One chef knew he wanted to make an onion bread. The other was intent on working with bone marrow. The result was a dish that centered on a savory slice of caramelized onion-enriched bread that was sautéed in rendered bone marrow.
And that, food friends, is called collaboration.
On Saturday night it was also called “Toast” – the fourth of a six-course dinner from the chefs Seth Siegel-Gardner and Terrence Gallivan who ignited their partnership called Pilot Light with the first of three special dinners held at Revival Market in the Heights. The dinners (the next will be June 25 and July 2) are BYOB affairs limited to 30 people each. Tickets sold out within half an hour the day they were put up on a first-come basis at Revival on June 11.
Saturday’s first outing of Pilot Light was something of a preview for the type of restaurant that Siegel-Gardner and Gallivan hope to open later this year in Houston under their Pilot Light Restaurant Group business partnership. The two, along with chef Justin Yu, collaborated last summer in the Just 8 pop-up restaurant project which left foodies wanting more. Siegel-Garnder left Kata Robata to begin focusing on a new restaurant concept with Gallivan who recently moved to Houston to strike a match under Pilot Light.
Gallivan said the courses served Saturday are a taste of what the two will be doing with their new restaurant.
What a taste.
First course snack: A play on dried shrimp: Photos by Greg Morago
The evening began with a “snack,” presented as a first course, that was an elaborate play on shrimp chips. A small bowl held a single, fragile dehydrated Gulf shrimp, which tasted like a seafood chicharron, garnished with freeze-dried and powdered salumi and shrimp crisps made from dried shrimp meat. (It looked like a beet chip and tasted like shrimp jerky.)
Second course: beef and salad in a canning jar
Course two was a “verrine” (a terrine in a verre, French for glass) – layers of jellied beef consommé, veal tongue, pickled mustard seeds, horseradish cream, short ribs and salad greens in a canning jar. Cool, refreshing and offering multiple textures, it might have been the evening’s most complex assemblage presented in the most casual manner.

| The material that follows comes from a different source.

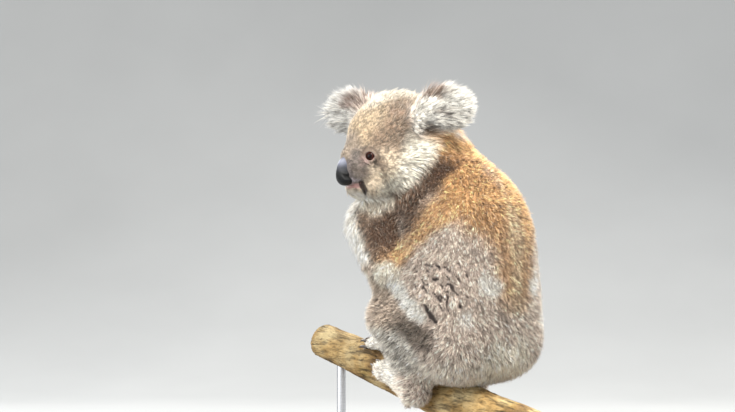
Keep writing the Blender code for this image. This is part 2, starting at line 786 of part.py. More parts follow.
# Node prefix: colour (linear), roughness, metallic.
FINISHES = {
    "head": ((0.36, 0.31, 0.25), 0.95, 0.0),
    "neck": ((0.36, 0.25, 0.15), 0.95, 0.0),
    "trunk": ((0.33, 0.24, 0.15), 0.95, 0.0),
    "tail": ((0.60, 0.53, 0.42), 0.95, 0.0),
    "ear": ((0.55, 0.52, 0.49), 0.95, 0.0),
    "eye": ((0.030, 0.012, 0.006), 0.08, 0.0),
    "nose": ((0.018, 0.018, 0.020), 0.45, 0.0),
    "upper_arm": ((0.16, 0.13, 0.11), 0.95, 0.0),
    "forearm": ((0.28, 0.25, 0.21), 0.95, 0.0),
    "hand": ((0.30, 0.28, 0.25), 0.95, 0.0),
    "leg": ((0.27, 0.23, 0.18), 0.95, 0.0),
    "foot": ((0.42, 0.40, 0.37), 0.95, 0.0),
    "perch": ((0.24, 0.15, 0.08), 0.90, 0.0),
    "stand_base": ((0.020, 0.019, 0.018), 0.45, 0.0),
    "stand_rod": ((0.45, 0.45, 0.46), 0.30, 1.0),
}
FLAT_PIECES = ("stand_base",)


def finish(piece):
    """Gives a piece its own material and its shading."""
    prefix = next(name for name in FINISHES if piece.name.startswith(name))
    colour, roughness, metallic = FINISHES[prefix]
    material = bpy.data.materials.new(piece.name)
    material.use_nodes = True
    shader = material.node_tree.nodes["Principled BSDF"]
    shader.inputs["Base Color"].default_value = (*colour, 1.0)
    shader.inputs["Roughness"].default_value = roughness
    shader.inputs["Metallic"].default_value = metallic
    piece.data.materials.clear()
    piece.data.materials.append(material)
    smooth = piece.name not in FLAT_PIECES
    for face in piece.data.polygons:
        face.use_smooth = smooth


def run():
    """Builds every piece."""
    clear_scene()
    part_all(whole_body())
    stand(perch())
    for piece in bpy.data.objects:
        finish(piece)


run()
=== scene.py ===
"""Looks of a koala on a cut branch: skin under a coat of mesh tufts, bare face parts, claws, bark and stand.

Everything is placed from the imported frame, in metres. The animal faces -Y and looks to its own left, +X.
Body points are given from the seat (x to the animal's left, y backwards, z up) and head points in the head's
own frame (forward, left, up from the skull's middle). Tables of lines, shapes and marks hold whole tenths of
a millimetre, which metres() turns into metres; they give the left side, and the right side mirrors it.
"""
import math

import bmesh
import bpy
import numpy as np
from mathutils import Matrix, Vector, kdtree
from mathutils.bvhtree import BVHTree


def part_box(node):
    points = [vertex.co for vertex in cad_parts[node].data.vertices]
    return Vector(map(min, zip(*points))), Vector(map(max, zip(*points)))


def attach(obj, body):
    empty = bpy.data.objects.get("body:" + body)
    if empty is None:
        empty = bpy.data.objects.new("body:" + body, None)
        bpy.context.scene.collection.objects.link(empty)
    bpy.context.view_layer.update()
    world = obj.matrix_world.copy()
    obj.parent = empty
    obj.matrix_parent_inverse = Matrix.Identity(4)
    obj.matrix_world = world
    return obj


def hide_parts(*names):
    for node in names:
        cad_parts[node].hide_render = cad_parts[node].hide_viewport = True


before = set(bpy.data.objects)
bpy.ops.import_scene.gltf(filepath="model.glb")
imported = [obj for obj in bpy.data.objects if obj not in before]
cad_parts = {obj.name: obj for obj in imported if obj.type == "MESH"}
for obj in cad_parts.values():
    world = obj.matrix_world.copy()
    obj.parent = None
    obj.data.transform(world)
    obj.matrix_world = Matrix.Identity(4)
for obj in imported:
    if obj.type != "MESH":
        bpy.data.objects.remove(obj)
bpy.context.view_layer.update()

SEED = 11
UP = np.array((0.0, 0.0, 1.0))
SEAT = np.array((0.0, 0.040, 0.170))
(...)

Third course: Cold sesame noodles with hamachi and uni.
Next came what looked like a spiedini of noodles (cold sesame noodles strategically twisted to form a baton) on which was set slices of hamachi, generous amounts of sea urchin and baby bok choy.
Fourth course: Onion bread toast with marrow
That was followed by the onion bread toast, set like a crusty tombstone on the plate, warm and slick with marrow.
Fifth course: Chicken salad with a scrambled egg sauce inside an egg shell.
The final savory course was a salad of butter lettuce cup filled with slices of moist chicken and a dressing of smoky "scrambled egg." The warm egg emulsion was held inside egg shells that patrons cracked to dress the salad. Simple, gorgeous and delicious.
Sixth course: Citrus sorbet
Dessert was a complex tribute to uncomplicated flavors: orange and yuzu sorbet set on a smear of pistachio yogurt and garnished with watermelon and blackberry seeds.
It was an evening of firsts.
It was the first dinner host Revival Market held in its store.
It was the first step for Pilot Light and a first glimpse of what
Siegel-Garner’s and Gallivan’s partnership might yield.
The lucky patrons at the next two dinners are in for a treat. So, too, is the Houston dining scene when Pilot Light starts a new foodie bonfire with its restaurant.
We can hardly wait.
Lovely write-up! Can't wait for Seth and Terrence to open up a more permanent shop. Great things to come for h-town.
Greg, I was less envious of the attendees before you posted. I hope there are many more dinners orchestrated by this talented duo.